Citizens will support growth if past mistakes are avoided

"Pugetopolis," the young teacher said. "One continuous mass of businesses, industry and homes from Olympia to Bellingham."

They laughed at him, this group of high-school sophomores who in 1972 would become Mariner High School’s first graduating class. How could their teacher say that this area would look like the East Coast of the United States in a few short years?

I wonder who is laughing now. Certainly not me — I would rather that I had been wrong.

My words really came back to haunt me as I read in The Herald that the "alternate site" for Snohomish County’s NASCAR dream was two blocks from my lifelong home. Ouch!

The "preferred site," still close enough to make race days an auditory nightmare, will further reinforce my commitment to stay away from the formerly bucolic setting of Smokey Point between the hours of noon and 6 p.m. Gridlock rules there now, so what does the future hold?

This whole situation begs a few relevant questions — to wit, why do our leaders plan major projects without first assuring sufficient road access? When Marysville added a group of large stores and a cinema complex to the north end, why didn’t they eliminate the bottleneck at what old-timers referred to as "the fill," a narrow road that bridged the ravine carrying Quil Ceda Creek, and which still impedes egress from the area?

Why did the county allow the massive home building from Sunnyside to Arlington to proceed without assuring decent road access? Try 4th Street, 88th Street or 172nd Street accesses to I-5 before the work day starts or after it ends to get a feel for just part of the problem.

Why are some roads shut down with little if any public warning, such as 156th Street near Lakewood? Wow, less access in that area. There’s an idea! And now that blocked street will sit right in the middle of NASCAR choice No. 2.

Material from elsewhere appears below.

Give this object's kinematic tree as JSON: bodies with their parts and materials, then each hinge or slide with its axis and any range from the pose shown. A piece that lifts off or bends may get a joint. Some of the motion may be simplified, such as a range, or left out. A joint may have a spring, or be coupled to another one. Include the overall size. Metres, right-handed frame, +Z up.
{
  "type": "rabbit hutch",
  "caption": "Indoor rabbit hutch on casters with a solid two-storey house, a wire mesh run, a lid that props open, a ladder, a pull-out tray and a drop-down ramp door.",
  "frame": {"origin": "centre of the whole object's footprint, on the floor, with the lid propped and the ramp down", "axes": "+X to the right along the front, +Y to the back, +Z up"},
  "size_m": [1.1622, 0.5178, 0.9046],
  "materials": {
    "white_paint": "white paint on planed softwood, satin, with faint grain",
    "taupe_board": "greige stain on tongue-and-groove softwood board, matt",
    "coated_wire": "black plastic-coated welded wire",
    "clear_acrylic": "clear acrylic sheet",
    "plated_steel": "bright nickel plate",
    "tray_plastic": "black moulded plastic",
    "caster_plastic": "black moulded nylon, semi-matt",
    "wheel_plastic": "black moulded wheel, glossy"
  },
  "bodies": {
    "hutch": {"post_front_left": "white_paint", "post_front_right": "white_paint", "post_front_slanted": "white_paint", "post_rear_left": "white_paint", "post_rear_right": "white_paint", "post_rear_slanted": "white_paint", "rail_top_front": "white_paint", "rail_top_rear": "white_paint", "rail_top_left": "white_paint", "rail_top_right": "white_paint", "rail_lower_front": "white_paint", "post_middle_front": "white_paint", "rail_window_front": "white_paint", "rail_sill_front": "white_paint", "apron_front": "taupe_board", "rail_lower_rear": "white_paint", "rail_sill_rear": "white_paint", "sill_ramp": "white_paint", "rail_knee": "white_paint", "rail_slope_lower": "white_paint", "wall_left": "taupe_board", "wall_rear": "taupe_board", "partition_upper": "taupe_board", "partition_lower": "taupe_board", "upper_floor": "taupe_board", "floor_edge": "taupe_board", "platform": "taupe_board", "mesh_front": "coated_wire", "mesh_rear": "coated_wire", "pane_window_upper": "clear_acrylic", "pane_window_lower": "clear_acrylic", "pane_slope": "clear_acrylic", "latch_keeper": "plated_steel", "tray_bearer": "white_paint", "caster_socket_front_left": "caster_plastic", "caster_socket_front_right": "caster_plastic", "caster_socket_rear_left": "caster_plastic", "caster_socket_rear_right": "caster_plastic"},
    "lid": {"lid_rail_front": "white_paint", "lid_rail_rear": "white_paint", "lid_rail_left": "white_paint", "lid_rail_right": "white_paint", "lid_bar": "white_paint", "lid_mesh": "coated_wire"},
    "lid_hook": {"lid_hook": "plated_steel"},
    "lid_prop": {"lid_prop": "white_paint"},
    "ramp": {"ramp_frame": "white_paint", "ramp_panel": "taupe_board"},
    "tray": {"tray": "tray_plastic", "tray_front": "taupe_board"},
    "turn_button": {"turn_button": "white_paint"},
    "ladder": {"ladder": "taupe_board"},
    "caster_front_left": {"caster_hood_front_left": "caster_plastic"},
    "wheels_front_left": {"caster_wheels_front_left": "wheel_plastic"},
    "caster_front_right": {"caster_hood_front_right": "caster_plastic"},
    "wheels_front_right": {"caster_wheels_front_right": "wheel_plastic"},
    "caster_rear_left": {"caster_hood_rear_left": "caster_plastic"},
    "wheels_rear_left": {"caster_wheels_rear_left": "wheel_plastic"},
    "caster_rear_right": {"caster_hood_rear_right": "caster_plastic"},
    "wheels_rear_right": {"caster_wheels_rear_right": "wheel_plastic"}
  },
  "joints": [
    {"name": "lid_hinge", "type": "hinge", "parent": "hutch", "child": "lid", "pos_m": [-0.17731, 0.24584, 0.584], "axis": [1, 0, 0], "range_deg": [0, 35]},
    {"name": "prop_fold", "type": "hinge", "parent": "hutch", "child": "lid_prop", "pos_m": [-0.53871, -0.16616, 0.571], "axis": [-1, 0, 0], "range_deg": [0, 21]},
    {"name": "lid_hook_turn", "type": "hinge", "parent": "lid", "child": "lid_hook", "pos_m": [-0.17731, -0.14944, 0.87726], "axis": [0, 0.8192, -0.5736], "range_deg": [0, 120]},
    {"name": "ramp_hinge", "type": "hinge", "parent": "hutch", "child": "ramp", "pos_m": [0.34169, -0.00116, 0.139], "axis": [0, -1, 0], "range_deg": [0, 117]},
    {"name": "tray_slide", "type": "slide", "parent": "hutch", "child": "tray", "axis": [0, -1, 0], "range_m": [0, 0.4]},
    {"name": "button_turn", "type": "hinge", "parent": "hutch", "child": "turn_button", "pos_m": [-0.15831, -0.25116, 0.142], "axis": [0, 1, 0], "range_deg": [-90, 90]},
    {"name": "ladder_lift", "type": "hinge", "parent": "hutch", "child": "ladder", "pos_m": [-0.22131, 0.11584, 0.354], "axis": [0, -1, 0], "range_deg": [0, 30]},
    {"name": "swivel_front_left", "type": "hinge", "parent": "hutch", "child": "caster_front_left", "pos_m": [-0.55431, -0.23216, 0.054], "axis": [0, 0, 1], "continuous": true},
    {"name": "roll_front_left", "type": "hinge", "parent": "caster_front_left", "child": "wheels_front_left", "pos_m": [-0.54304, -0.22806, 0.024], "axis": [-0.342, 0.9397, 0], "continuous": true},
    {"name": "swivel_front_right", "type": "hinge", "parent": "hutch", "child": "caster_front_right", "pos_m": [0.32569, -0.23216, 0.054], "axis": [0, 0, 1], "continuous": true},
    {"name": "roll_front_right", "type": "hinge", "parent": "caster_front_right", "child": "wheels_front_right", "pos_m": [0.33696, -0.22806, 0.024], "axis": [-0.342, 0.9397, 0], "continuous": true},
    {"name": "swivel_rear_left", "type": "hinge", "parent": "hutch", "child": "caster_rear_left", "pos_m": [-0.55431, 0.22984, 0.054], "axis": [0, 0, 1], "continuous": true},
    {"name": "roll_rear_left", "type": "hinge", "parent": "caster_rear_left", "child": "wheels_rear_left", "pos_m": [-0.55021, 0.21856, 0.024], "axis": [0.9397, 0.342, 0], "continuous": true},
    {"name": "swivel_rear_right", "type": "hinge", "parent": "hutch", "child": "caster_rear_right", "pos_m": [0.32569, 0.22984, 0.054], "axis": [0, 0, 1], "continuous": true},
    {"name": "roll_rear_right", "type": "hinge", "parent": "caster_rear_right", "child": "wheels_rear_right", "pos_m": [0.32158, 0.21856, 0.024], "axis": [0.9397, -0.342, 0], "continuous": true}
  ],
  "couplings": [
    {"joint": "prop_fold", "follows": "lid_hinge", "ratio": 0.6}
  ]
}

How did the county approve the development of an artificial lake just off 140th Street right in the middle of a stream that feeds the Quil Ceda Creek system? I might add these homeowners should be right at the end of the far turn of the NASCAR track if choice No. 2 flies.

Local residents can be fined for trying to dig out this creek when it becomes silt-filled and floods their property, but a lake can be excavated, surrounded by homes and inundated with God knows how many pollutants into the area’s premier salmon spawning creek? Who makes these decisions?

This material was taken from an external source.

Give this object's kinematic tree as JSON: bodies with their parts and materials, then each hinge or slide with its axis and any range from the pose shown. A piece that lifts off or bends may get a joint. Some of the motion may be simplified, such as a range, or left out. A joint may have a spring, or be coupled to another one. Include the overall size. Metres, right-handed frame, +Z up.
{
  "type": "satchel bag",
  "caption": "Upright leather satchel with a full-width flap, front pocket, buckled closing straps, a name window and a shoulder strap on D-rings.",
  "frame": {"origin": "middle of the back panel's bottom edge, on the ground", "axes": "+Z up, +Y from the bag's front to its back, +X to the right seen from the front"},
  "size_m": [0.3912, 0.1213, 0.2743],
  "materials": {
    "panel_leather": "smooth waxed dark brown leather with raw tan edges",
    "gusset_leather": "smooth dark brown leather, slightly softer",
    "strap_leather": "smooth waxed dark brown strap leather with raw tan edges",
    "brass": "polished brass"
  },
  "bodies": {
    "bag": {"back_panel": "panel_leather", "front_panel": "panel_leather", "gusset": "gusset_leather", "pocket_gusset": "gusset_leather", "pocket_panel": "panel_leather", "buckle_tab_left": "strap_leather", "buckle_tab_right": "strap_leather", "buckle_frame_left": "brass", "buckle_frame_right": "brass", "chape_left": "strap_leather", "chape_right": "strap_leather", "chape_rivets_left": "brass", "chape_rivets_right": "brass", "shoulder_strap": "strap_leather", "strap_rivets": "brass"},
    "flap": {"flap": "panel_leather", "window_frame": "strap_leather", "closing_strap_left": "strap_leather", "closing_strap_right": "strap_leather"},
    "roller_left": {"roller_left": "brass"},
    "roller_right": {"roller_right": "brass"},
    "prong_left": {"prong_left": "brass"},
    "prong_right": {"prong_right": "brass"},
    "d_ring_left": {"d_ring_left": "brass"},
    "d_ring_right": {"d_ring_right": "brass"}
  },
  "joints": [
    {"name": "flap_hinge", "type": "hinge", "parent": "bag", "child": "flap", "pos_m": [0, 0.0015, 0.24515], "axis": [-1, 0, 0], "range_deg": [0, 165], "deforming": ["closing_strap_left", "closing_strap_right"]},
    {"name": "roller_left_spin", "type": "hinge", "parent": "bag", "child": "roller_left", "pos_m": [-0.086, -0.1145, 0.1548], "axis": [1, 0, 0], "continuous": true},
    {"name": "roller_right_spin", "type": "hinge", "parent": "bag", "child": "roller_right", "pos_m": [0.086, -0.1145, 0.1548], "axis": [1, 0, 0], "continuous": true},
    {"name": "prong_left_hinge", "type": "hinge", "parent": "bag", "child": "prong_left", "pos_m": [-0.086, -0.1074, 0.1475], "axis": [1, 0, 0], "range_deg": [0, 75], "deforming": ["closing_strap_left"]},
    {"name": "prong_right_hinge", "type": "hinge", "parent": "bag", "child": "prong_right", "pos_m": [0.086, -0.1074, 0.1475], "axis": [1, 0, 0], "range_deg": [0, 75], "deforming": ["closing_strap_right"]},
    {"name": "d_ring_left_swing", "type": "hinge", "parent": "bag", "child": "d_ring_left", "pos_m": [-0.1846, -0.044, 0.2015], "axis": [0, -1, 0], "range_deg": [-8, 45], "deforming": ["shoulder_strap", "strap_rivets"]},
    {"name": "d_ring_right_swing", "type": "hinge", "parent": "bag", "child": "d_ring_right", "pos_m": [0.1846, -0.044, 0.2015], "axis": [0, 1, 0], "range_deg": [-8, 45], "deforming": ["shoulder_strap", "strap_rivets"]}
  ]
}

And why? Perhaps that’s the quintessential question.

Cynics and skeptics usually identify the almighty dollar as the culprit, and there is strong evidence that there is a lot of truth to that supposition. Take the NASCAR issue, for example. We have a county with financial problems, schools looking at painful cuts to staff and programs, and cities, such as Everett, considering reductions which, based on recent news stories, will be injurious to many people. The area clearly needs an economic shot in the arm, and one need only to look to the concessions made to Boeing recently to see just how desperately we seek these injections.

Truly, citizens must avoid automatic NIMBY (not in my backyard) responses, because a clear financial need exists. We must, however, ask the tough questions. A recent letter to the editor voiced a query of my own. How can NASCAR site No. 2, which would eliminate prime agricultural land currently in use, be considered in the face of the recent rejection of the proposed land use at Island Crossing?

In order for our county and local leadership to have the support of the citizenry, they must show that questionable planning and inequities from the past are not repeated.

We’re talking about NASCAR being up and running by 2008. If this is truly in our future, then the timeline to ensure that a semblance of normalcy can be retained for local residents is very tight.

So if, indeed, it is "Pugetopolis" that we face, can we at least do so with a plan to maintain as much of the character and beauty of this area as possible, as well as allow us access to the elements that make this a special place to live? Or will we find, as spoken in the immortal words of the comic character Pogo, "We have met the enemy and he is us"?

Freelance writer Bruce W. Burns, a retired teacher and coach, lives in Marysville.